The flags, described in the paper Simultaneous wind and solar energy harvesting with inverted flags, published in the journal Applied Energy, can generate 3-4 milliwatts (mW) of electric power, which the researchers say could power remote sensor technologies for functions such as monitoring pollution or heat.
“Under the action of the wind, the flags we built bend from side to side in a repetitive fashion, also known as limit-cycle oscillation,” said lead author of the study Jorge Silva-Leon. “This makes them perfectly suited for uniform power generation from the deformation of piezoelectric materials.”
The team found combining the two generation technologies brought several advantages. “The solar panels bring a double benefit,” said Silva-Leon. “They act as a destabilizing mass which triggers the onset of flapping motions at lower wind speeds, and of course are able to generate electricity from the ambient light.”

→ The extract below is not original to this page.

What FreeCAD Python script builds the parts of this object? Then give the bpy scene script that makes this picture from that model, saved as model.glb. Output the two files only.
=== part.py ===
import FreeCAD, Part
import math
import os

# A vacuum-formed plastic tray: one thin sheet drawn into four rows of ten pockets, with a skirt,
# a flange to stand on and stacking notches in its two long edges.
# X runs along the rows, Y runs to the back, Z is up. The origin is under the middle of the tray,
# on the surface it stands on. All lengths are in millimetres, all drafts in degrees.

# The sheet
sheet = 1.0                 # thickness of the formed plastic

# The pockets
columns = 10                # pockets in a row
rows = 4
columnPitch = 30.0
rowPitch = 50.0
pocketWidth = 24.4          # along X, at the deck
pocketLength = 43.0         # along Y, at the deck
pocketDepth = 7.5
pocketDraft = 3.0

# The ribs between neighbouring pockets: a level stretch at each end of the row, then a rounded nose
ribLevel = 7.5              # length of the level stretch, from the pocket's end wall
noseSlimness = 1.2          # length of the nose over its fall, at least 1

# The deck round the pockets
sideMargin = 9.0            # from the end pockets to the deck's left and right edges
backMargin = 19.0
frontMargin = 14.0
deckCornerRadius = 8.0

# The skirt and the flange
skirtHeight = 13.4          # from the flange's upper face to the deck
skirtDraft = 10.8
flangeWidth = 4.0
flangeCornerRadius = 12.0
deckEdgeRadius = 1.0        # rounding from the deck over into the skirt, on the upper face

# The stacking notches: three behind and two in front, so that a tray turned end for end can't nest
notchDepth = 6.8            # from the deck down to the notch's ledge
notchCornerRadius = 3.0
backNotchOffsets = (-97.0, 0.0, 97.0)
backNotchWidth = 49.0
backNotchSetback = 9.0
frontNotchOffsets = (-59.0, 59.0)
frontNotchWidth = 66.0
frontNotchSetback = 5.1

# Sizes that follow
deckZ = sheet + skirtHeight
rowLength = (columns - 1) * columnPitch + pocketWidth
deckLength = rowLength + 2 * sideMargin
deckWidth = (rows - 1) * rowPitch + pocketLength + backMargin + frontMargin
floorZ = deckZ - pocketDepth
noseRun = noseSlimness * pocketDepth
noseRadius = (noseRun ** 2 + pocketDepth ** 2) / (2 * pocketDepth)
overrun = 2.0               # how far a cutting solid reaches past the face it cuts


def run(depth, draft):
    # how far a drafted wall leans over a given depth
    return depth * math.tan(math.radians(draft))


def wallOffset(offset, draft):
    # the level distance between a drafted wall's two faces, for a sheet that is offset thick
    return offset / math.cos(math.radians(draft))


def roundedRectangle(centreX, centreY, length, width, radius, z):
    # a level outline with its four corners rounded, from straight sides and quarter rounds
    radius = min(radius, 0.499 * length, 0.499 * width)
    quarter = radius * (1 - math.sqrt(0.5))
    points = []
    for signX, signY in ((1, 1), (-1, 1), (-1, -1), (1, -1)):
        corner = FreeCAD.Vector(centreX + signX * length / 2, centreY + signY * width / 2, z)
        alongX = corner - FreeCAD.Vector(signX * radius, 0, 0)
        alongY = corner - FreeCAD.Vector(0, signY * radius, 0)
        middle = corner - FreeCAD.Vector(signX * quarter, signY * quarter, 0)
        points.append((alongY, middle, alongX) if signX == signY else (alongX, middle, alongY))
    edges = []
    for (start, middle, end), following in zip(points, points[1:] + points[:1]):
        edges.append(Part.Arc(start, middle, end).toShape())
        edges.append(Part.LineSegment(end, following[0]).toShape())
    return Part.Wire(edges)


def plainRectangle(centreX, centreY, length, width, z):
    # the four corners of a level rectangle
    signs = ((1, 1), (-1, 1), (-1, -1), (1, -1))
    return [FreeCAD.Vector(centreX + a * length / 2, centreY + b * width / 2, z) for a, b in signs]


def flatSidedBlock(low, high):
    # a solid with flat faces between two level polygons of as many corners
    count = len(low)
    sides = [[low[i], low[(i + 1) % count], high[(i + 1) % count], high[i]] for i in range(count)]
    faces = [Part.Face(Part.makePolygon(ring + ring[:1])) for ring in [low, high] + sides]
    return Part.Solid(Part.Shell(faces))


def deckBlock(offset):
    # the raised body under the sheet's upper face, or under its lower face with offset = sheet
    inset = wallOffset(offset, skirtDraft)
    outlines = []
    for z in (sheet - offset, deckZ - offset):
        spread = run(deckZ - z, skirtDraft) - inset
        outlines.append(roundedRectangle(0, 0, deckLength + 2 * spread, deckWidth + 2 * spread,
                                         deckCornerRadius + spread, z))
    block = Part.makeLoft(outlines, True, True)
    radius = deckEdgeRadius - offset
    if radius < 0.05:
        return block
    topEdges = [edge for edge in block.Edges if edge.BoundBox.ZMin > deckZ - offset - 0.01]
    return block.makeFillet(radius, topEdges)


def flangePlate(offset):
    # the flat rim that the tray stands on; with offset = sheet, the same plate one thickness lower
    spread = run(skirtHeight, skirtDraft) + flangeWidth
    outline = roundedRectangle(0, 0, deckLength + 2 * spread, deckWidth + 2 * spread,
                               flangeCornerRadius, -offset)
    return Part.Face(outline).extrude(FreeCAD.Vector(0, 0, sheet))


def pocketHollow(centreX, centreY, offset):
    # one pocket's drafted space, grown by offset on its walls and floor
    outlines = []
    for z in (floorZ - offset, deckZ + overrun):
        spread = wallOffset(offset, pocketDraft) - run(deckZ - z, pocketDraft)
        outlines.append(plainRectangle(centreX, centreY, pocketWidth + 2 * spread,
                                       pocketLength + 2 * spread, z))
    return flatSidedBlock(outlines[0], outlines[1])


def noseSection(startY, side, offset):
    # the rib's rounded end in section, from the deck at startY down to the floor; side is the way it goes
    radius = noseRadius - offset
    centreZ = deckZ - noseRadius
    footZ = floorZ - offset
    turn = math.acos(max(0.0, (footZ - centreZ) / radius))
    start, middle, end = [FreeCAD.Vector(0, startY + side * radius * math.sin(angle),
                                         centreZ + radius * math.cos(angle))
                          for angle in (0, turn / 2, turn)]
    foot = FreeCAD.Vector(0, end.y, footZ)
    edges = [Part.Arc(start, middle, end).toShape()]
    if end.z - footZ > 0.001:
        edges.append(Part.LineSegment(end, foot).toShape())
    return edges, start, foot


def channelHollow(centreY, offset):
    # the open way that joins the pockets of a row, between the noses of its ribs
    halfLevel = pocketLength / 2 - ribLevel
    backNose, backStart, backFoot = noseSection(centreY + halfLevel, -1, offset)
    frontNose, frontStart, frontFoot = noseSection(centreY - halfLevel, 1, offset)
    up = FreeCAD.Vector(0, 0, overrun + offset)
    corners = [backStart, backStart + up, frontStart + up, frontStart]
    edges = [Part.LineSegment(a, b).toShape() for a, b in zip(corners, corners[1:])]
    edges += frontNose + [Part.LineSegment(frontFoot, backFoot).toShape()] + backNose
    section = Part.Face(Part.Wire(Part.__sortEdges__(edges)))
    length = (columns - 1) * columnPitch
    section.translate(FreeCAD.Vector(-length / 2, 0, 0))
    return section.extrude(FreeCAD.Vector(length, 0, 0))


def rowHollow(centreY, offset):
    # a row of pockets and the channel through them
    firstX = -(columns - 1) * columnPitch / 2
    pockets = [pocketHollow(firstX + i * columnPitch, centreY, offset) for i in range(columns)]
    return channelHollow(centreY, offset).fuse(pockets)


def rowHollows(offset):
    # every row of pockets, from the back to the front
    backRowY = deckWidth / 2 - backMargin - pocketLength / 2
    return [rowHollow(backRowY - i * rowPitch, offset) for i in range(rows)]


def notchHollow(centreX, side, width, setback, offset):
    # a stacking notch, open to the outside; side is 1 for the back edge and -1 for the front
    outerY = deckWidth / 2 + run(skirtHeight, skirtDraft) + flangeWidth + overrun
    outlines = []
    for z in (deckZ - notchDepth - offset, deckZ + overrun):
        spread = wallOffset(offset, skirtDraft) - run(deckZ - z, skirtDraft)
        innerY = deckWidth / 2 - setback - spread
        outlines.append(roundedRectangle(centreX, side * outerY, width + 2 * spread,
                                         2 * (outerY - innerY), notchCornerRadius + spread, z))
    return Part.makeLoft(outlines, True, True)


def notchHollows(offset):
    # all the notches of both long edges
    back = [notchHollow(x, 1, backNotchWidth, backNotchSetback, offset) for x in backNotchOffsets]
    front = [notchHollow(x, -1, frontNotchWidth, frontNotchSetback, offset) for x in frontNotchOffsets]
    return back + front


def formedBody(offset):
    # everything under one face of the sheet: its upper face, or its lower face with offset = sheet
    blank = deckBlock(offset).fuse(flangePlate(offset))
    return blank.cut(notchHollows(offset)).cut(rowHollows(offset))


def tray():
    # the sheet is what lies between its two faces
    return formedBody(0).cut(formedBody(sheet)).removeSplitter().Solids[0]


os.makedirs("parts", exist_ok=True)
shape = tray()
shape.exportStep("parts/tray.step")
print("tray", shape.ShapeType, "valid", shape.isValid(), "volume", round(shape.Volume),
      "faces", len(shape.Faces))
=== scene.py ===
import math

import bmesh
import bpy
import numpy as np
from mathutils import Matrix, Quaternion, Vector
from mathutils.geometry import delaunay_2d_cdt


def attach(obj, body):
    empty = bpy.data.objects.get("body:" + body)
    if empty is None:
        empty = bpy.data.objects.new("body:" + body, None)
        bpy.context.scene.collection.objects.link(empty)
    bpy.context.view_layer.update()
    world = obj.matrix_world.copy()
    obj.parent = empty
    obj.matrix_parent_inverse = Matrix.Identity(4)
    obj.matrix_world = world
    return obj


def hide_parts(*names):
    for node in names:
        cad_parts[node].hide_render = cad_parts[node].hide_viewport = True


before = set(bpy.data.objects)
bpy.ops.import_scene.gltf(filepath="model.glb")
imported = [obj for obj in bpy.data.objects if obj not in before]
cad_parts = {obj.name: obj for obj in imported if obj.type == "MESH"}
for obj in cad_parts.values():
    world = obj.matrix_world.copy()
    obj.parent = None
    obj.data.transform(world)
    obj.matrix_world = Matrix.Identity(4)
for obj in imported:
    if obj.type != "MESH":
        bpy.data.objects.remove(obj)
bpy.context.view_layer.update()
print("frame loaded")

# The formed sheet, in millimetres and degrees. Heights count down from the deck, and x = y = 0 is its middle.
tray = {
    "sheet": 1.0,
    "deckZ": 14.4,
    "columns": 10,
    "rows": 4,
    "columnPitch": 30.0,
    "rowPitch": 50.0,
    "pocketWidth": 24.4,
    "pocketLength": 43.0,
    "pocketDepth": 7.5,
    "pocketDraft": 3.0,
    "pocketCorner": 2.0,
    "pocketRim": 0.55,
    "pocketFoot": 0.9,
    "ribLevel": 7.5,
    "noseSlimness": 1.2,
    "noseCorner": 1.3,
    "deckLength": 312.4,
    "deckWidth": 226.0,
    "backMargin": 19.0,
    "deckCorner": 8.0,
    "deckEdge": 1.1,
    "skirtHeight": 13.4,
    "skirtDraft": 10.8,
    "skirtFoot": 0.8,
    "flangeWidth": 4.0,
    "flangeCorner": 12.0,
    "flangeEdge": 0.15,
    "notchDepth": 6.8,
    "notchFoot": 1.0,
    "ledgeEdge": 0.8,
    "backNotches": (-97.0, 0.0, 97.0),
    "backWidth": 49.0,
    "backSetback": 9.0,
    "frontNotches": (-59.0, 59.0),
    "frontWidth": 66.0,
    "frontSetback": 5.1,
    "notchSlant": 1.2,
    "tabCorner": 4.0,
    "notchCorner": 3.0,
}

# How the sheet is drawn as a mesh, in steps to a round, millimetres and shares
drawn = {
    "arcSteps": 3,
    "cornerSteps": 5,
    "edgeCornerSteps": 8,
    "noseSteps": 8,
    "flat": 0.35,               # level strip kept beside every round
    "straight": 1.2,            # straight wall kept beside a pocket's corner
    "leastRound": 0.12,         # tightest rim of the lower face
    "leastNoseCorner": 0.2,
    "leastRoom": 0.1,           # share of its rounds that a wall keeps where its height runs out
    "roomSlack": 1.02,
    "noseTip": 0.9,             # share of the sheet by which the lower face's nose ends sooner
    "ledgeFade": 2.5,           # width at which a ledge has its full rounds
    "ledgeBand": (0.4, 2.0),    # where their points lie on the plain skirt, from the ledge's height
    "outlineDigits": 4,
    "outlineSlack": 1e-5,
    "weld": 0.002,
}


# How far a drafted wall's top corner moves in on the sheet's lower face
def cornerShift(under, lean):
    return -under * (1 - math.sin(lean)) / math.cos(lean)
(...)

The researchers also noted wind and solar generation tend to complement each other – an idea which has been put into practice at much larger scale. “Wind and solar energies typically have intermittencies that tend to compensate each other,” says co-author Andrea Cioncolini. “The sun does not usually shine during stormy conditions, whereas calm days with little wind are usually associated with shiny sun. This makes wind and solar energies particularly well suited for simultaneous harvesting, with a view at compensating their intermittency.”
The devices were tested in a range of wind speed conditions and levels of light exposure, and were found to generate up to 4 mW, which the researchers said means they could theoretically be used to power devices such as remote sensors – although no information was given about the cost of producing such devices. The researchers plan to work on boosting output to make their flag suitable for other applications.
“Our piezo solar inverted flags were capable of generating sufficient power for a range of low power sensors and electronics that operate in the microwatt to milliwatt power range within a number of potential practical applications in avionics, land and sea remote locations and smart cities,” said co-author of the paper Mostafa Nawaby. “We hope to develop the concept further in order to support more power-demanding applications, such as an eco-energy generating charging station for mobile devices.”